Liberated from the shackles of two-minute public comment periods and stationary microphones inherent in a formal public meeting, longtime Santa Monicans lobbied hard for restricted heights in the Downtown and the end of the opportunity sites that they fear promise dense, tall development in exchange for open space, infrastructure and other benefits.
Instead, they asked city officials to hold developers to the small buildings promised by the 2010 Land Use and Circulation Element, or LUCE, holding heights down to two, three and four-story buildings to protect ocean views and breezes.
"I'm here tonight to tell you that as residents we must take back our city," said Diana Gordon, co-chair of Santa Monicans for a Livable City, one of the groups who advocated for the town hall meeting.
Younger residents of the city, however, had a very different perspective on the issue.
They were less concerned with traffic — having seen worse in Los Angeles — and were willing to concede on height and density for the chance to have more affordable housing that would allow them to remain in the city.
Some had moved in recently, others had grown up in the city by the sea but couldn't see a way they could remain there given the high price of housing.
They were joined by bicycle and alternate transportation activists, who were also willing to concede that denser buildings and population centers might create a dynamic, walkable Downtown rich in transit options.

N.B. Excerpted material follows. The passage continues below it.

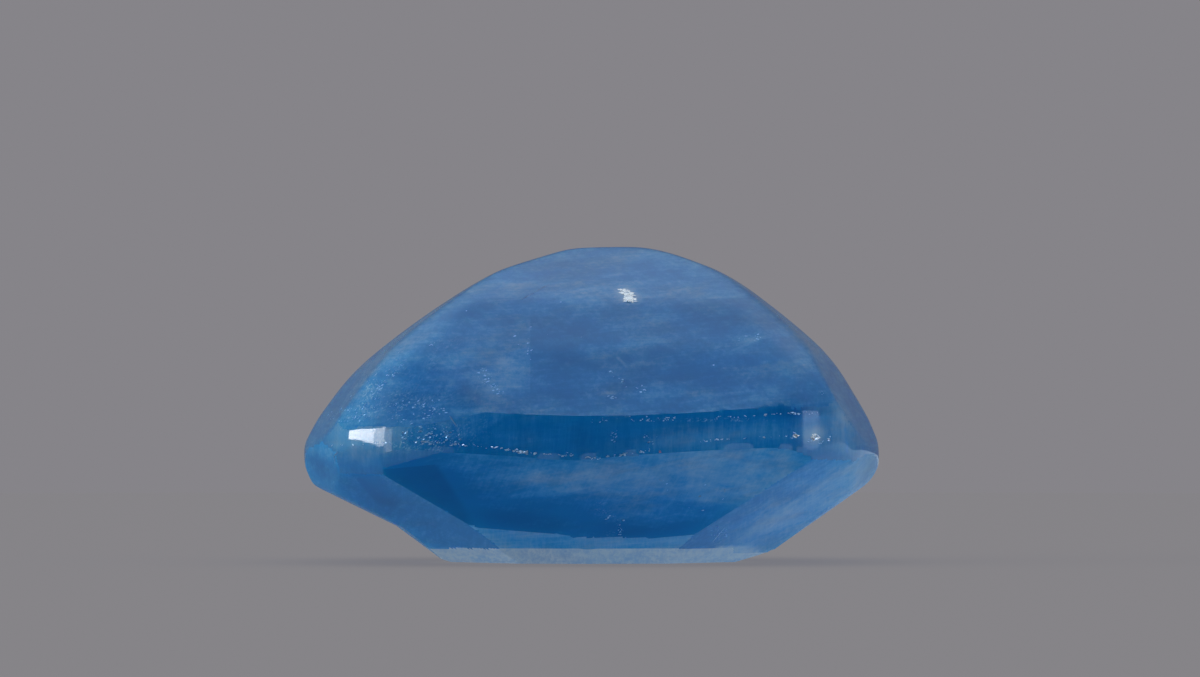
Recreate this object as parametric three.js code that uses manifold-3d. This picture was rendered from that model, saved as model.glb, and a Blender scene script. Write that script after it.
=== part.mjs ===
// A blue sapphire, cut by hand as a cushion with stepped facets. It lies on its table, the large
// flat facet, so the crown is underneath and the deep, rounded pavilion is on top.
// Millimetres, +Z up, +X along the stone, -Y towards the front. The origin is on the table plane,
// under the middle of the stone.
import * as THREE from 'three';
import { mergeVertices } from 'three/addons/utils/BufferGeometryUtils.js';
import Module from 'manifold-3d';

// Overall size of the stone
const length = 12;
const width = 9.6;
const height = 6.62;

// Girdle outline seen from above: nearly straight sides, bowed ends and rounded corners
const sideRadius = 60;
const endRadius = 9;
const cornerRadius = 1.9;
const arcSteps = 12;

// A cutting block is a box far larger than the stone
const blockSize = 60;

// The facet chart. A facet is given as a cutter sets it: the azimuth it faces, in degrees from the
// front towards the right, its slope from the horizontal, and one point of it, as the reach out
// from the stone's axis along that azimuth and the height above the table.
// Crown facets lie under the girdle and face down.
const crownMain = [
  { azimuth: -5.5, slope: 45, reach: 4.81, height: 2.17 },
  { azimuth: -2.5, slope: 45, reach: 4.8, height: 2.18 },
  { azimuth: 0.5, slope: 45, reach: 4.785, height: 2.18 },
  { azimuth: 3, slope: 45, reach: 4.765, height: 2.18 },
  { azimuth: 5.5, slope: 45, reach: 4.745, height: 2.17 },
];
const crownCorners = [
  { azimuth: -50, slope: 28.7, reach: 6.16, height: 2 },
  { azimuth: 50, slope: 29.9, reach: 6.64, height: 2.4 },
];
const crownEnds = [{ azimuth: 84, slope: 34.8, reach: 5.7, height: 1.586 }];
const crownBreaks = [
  { azimuth: -8, slope: 50, reach: 5.16, height: 2.42 },
  { azimuth: -28, slope: 53, reach: 5.86, height: 2 },
  { azimuth: -39, slope: 54, reach: 5.98, height: 1.96 },
  { azimuth: -50, slope: 52, reach: 5.94, height: 1.88 },
  { azimuth: -76, slope: 66, reach: 5.93, height: 2.2 },
  { azimuth: 52, slope: 58, reach: 6.46, height: 2.5 },
  { azimuth: 78, slope: 60, reach: 5.93, height: 2.05 },
];
const crownSecondStep = [
  { azimuth: -24, slope: 31, reach: 3.6, height: 0.6 },
  { azimuth: -8, slope: 33, reach: 3.14, height: 0.54 },
  { azimuth: 0, slope: 33, reach: 3.13, height: 0.54 },
  { azimuth: 8, slope: 33, reach: 3.12, height: 0.54 },
  { azimuth: 24, slope: 31, reach: 3.7, height: 0.66 },
];
const tableBevel = [
  { azimuth: -8, slope: 20, reach: 2.84, height: 0.34 },
  { azimuth: 8, slope: 20, reach: 2.82, height: 0.34 },
  { azimuth: -50, slope: 20, reach: 3.12, height: 0.32 },
  { azimuth: 50, slope: 21, reach: 3.18, height: 0.34 },
  { azimuth: 84, slope: 24, reach: 3.76, height: 0.2 },
];
// The left end of the crown was ground twice, which left it slightly hollow: the stone keeps
// whatever lies inside either of these two facets.
const hollowEnd = [
  { azimuth: -84, slope: 25.6, reach: 5.53, height: 1.46 },
  { azimuth: -84, slope: 36.5, reach: 3.03, height: 0 },
];
// Pavilion facets lie above the girdle and face up.
const pavilionSides = [
  { azimuth: 0, slope: 60, reach: 4.8, height: 3.11 },
  { azimuth: 0, slope: 42, reach: 4.04, height: 4.47 },
  { azimuth: 1, slope: 25, reach: 2.93, height: 5.47 },
  { azimuth: -6, slope: 19.5, reach: 1.94, height: 5.95 },
  { azimuth: 0, slope: 7, reach: 0.5, height: 6.57 },
];
const pavilionBreaks = [
  { azimuth: -8, slope: 66, reach: 5.13, height: 2.93 },
  { azimuth: -20, slope: 68, reach: 5.71, height: 2.92 },
  { azimuth: -35, slope: 68, reach: 6.19, height: 2.91 },
  { azimuth: -51, slope: 66, reach: 6.38, height: 2.86 },
  { azimuth: 22, slope: 72, reach: 5.79, height: 3.32 },
  { azimuth: 38, slope: 70, reach: 6.26, height: 3.3 },
];
const pavilionCorners = [
  { azimuth: -47, slope: 49, reach: 6.5, height: 3.3 },
  { azimuth: -45, slope: 34, reach: 5.3, height: 4.53 },
  { azimuth: -45, slope: 21, reach: 3.87, height: 5.5 },
  { azimuth: 47, slope: 50, reach: 6.68, height: 3.32 },
  { azimuth: 47, slope: 36.5, reach: 5.52, height: 4.53 },
  { azimuth: 45, slope: 22, reach: 4.06, height: 5.59 },
];
const pavilionEnds = [
  { azimuth: 82, slope: 67, reach: 5.92, height: 2.59 },
  { azimuth: 82, slope: 59, reach: 5.61, height: 3.34 },
  { azimuth: 84, slope: 41, reach: 5.03, height: 4.34 },
  { azimuth: 86, slope: 32, reach: 3.57, height: 5.59 },
  { azimuth: 88, slope: 21, reach: 2.37, height: 6.22 },
  { azimuth: 90, slope: 12, reach: 1.3, height: 6.54 },
  { azimuth: -82, slope: 62, reach: 5.9, height: 2.59 },
  { azimuth: -82, slope: 53, reach: 5.48, height: 3.34 },
  { azimuth: -84, slope: 40.5, reach: 4.94, height: 4.09 },
  { azimuth: -86, slope: 36, reach: 3.69, height: 5.09 },
  { azimuth: -88, slope: 30, reach: 2.87, height: 5.59 },
  { azimuth: -90, slope: 17, reach: 1.97, height: 6.09 },
  { azimuth: -90, slope: 4, reach: 0.26, height: 6.6 },
];

const wasm = await Module();
wasm.setup();

// Turns a closed three.js geometry into a solid that can be cut
function toSolid(geometry) {
  geometry.deleteAttribute('normal');
  geometry.deleteAttribute('uv');
  const merged = mergeVertices(geometry, 1e-5);
  return new wasm.Manifold(new wasm.Mesh({
    numProp: 3,
    vertProperties: new Float32Array(merged.attributes.position.array),
    triVerts: new Uint32Array(merged.index.array),
  }));
}

// Turns a cut solid back into a three.js geometry
function toGeometry(solid) {
  const mesh = solid.getMesh();
  const geometry = new THREE.BufferGeometry();
  geometry.setAttribute('position', new THREE.BufferAttribute(mesh.vertProperties, 3));
  geometry.setIndex(new THREE.BufferAttribute(mesh.triVerts, 1));
  return geometry;
}

// Centre of the corner arc that touches a side arc and an end arc from inside: it lies where two
// circles cross, round the two arcs' centres, each with that arc's radius less the corner's
function cornerCentre(sideCentreY, endCentreX) {
  const fromSide = sideRadius - cornerRadius;
  const fromEnd = endRadius - cornerRadius;
  const apart = Math.hypot(endCentreX, sideCentreY);
  const along = (fromSide ** 2 - fromEnd ** 2 + apart ** 2) / (2 * apart);
  const off = Math.sqrt(fromSide ** 2 - along ** 2);
  const unitX = endCentreX / apart;
  const unitY = -sideCentreY / apart;
  return new THREE.Vector2(along * unitX + off * unitY, sideCentreY + along * unitY - off * unitX);
}

// The girdle outline: eight arcs, drawn round from the middle of the right end
function girdleOutline() {
  const sideCentreY = width / 2 - sideRadius;
  const endCentreX = length / 2 - endRadius;
  const corner = cornerCentre(sideCentreY, endCentreX);
  const endAngle = Math.atan2(corner.y, corner.x - endCentreX);
  const sideAngle = Math.atan2(corner.y - sideCentreY, corner.x);
  const shape = new THREE.Shape();
  shape.absarc(endCentreX, 0, endRadius, 0, endAngle);
  shape.absarc(corner.x, corner.y, cornerRadius, endAngle, sideAngle);
  shape.absarc(0, sideCentreY, sideRadius, sideAngle, Math.PI - sideAngle);
  shape.absarc(-corner.x, corner.y, cornerRadius, Math.PI - sideAngle, Math.PI - endAngle);
  shape.absarc(-endCentreX, 0, endRadius, Math.PI - endAngle, Math.PI + endAngle);
  shape.absarc(-corner.x, -corner.y, cornerRadius, Math.PI + endAngle, Math.PI + sideAngle);
  shape.absarc(0, -sideCentreY, sideRadius, Math.PI + sideAngle, 2 * Math.PI - sideAngle);
  shape.absarc(corner.x, -corner.y, cornerRadius, -sideAngle, -endAngle);
  shape.absarc(endCentreX, 0, endRadius, -endAngle, 0);
  return shape;
}

// The blank: the girdle outline carried straight up to the stone's full height
function blank() {
  const options = { depth: height, bevelEnabled: false, curveSegments: arcSteps };
  return toSolid(new THREE.ExtrudeGeometry(girdleOutline(), options));
}

// A block with one face on the facet's plane, covering all that the facet removes.
// facing is 1 for the pavilion and -1 for the crown.
function cuttingBlock(facet, facing) {
  const azimuth = THREE.MathUtils.degToRad(facet.azimuth);
  const slope = THREE.MathUtils.degToRad(facet.slope);
  const outward = new THREE.Vector3(Math.sin(azimuth), -Math.cos(azimuth), 0);
  const normal = outward.clone().multiplyScalar(Math.sin(slope));
  normal.z = facing * Math.cos(slope);
  const centre = outward.multiplyScalar(facet.reach);
  centre.z = facet.height;
  centre.addScaledVector(normal, blockSize / 2);
  const turn = new THREE.Quaternion().setFromUnitVectors(new THREE.Vector3(0, 0, 1), normal);
  const box = new THREE.BoxGeometry(blockSize, blockSize, blockSize);
  box.applyQuaternion(turn);
  box.translate(centre.x, centre.y, centre.z);
  return toSolid(box);
}

// The same facet on the far side of the stone
function farSide(facet) {
  return { ...facet, azimuth: 180 - facet.azimuth };
}

function cutFacets(stone, facets, facing) {
  let cut = stone;
  for (const facet of facets) {
    cut = cut.subtract(cuttingBlock(facet, facing));
    cut = cut.subtract(cuttingBlock(farSide(facet), facing));
  }
  return cut;
}

// Grinds the hollow end: only what lies outside both facets goes
function cutHollowEnd(stone) {
  const [outer, inner] = hollowEnd;
  let cut = stone;
  for (const side of [(facet) => facet, farSide]) {
    const block = cuttingBlock(side(outer), -1).intersect(cuttingBlock(side(inner), -1));
    cut = cut.subtract(block);
  }
  return cut;
}

function sapphireSolid() {
  let stone = blank();
  for (const facets of [crownMain, crownCorners, crownEnds, crownBreaks, crownSecondStep, tableBevel]) {
    stone = cutFacets(stone, facets, -1);
  }
  stone = cutHollowEnd(stone);
  for (const facets of [pavilionSides, pavilionBreaks, pavilionCorners, pavilionEnds]) {
    stone = cutFacets(stone, facets, 1);
  }
  return stone;
}

const sapphire = new THREE.Mesh(
  toGeometry(sapphireSolid()),
  new THREE.MeshStandardMaterial({ color: 0x3b6ca3, roughness: 0.15, metalness: 0 }),
);
sapphire.name = 'sapphire';

const model = new THREE.Group();
model.add(sapphire);
export default model;
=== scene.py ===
import math

import bmesh
import bpy
import numpy as np
from mathutils import Matrix, Vector
from mathutils.bvhtree import BVHTree


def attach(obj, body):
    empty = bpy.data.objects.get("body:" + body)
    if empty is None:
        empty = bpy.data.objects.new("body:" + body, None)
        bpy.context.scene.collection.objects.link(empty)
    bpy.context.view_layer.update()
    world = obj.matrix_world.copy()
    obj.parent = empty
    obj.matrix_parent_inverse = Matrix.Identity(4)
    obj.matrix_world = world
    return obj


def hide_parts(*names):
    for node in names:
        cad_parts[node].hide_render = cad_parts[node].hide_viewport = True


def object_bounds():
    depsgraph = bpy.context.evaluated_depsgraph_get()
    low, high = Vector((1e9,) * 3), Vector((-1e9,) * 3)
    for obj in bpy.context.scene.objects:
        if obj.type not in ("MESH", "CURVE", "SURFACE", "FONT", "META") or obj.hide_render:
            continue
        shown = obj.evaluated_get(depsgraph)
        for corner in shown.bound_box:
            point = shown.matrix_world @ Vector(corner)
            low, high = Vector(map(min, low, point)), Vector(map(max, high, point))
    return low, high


# The looks of a cut sapphire that lies on its table, the large flat facet. The scene is in metres, +Z up,
# with the side that the photograph shows towards -Y.

MM = 0.001

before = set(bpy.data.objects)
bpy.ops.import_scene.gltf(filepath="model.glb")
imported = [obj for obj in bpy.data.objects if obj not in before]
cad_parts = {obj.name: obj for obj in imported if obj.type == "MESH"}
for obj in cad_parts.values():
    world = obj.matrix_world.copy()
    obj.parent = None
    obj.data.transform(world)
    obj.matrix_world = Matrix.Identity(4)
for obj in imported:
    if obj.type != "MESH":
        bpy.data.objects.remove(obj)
cad_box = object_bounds()

# The photograph's frame and the stone's place in it, in its pixels
PHOTO_WIDTH = 1200
PHOTO_HEIGHT = 677
STONE_LEFT = 304
STONE_RIGHT = 879
STONE_BOTTOM = 562

# The camera's distance in metres, how far it looks down in degrees, and its film's width in millimetres
CAMERA_DISTANCE = 0.35
CAMERA_TILT = 0.4
FILM_WIDTH = 36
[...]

Such a vision would create "car-lite" Downtown dwellers who work close to home, eliminating the need for fossil fuel vehicles under most circumstances. Maintaining the status quo in terms of development strategies would turn Santa Monica into a "high-income retirement community," one said.
"I don't think this is a sleepy beach town, and I don't think it's been one for a long time," said Bryan Beretta, a member of the local biking community.
The division seems to be part of a common narrative amongst young professionals in their 20s and 30s who participate in the creative economy that Santa Monica officials have worked so hard to foster.
Urban policy writer and researcher Richard Florida calls it the "great reset," a flight away from suburban life and into dense population centers.
In an article adapted from his book, also called "The Great Reset," Florida argued that geographic concentration helps dynamic businesses of the creative economy flourish and thrive, and that it must be supported by a change in infrastructure away from parking and car culture and toward alternative transportation and high-speed rail.
The divide is also one of perspective, said Michael Feinstein, former mayor of Santa Monica.
Those who have lived in Santa Monica for decades have seen it transformed by congestion and new development, things that for younger observers have always been a reality.
"People here before [Interstate 10] was built would have said the same thing 40 years ago," Feinstein said. "There's also a rightful, legitimate need of young people to have affordable housing and the ability to live in the city without paying more than half their income in rent."
That need for affordable housing came in loud and clear to Councilmember Kevin McKeown, although some of the plans proposed for the opportunity sites, including high-priced condominiums in the Gehry hotel, seemed to him a bad way to go about it.
"Our efforts for affordable, sustainable apartments have more to do with zoning code and housing policy than with development agreements on opportunity sites," he said.
Striking a balance between the two will be a difficult line for officials in the Planning Department to walk, particularly in the face of widespread distrust amongst longtime community members, and a belief that their interests come second to the development community and its deep pockets.
Part of that emerges from different interpretations of the LUCE, and the fact that the document took so long to create that a backlog of development agreements, contracts that allow developers to exceed normal zoning requirements, built up in the interim, Feinstein said.
The current lack of detail about what will be allowed at "opportunity sites," those eight locations identified in various parts of Downtown, does not help.
"I'm here to tell you that in Santa Monica, trust is not only broken, it's bulldozed and buried," said Ellen Brennan, a community member who spoke against any expansion in development rights at the opportunity sites.
Feinstein, for one, remains confident that these differences can be worked out and a mutually agreeable solution found if only people are willing to keep lines of communication open.
"Trust building where people have the ability to speak out in forums in addition to the official bodies like the Planning Commission and City Council are important," Feinstein said. "There's a willingness on the part of the city to do that."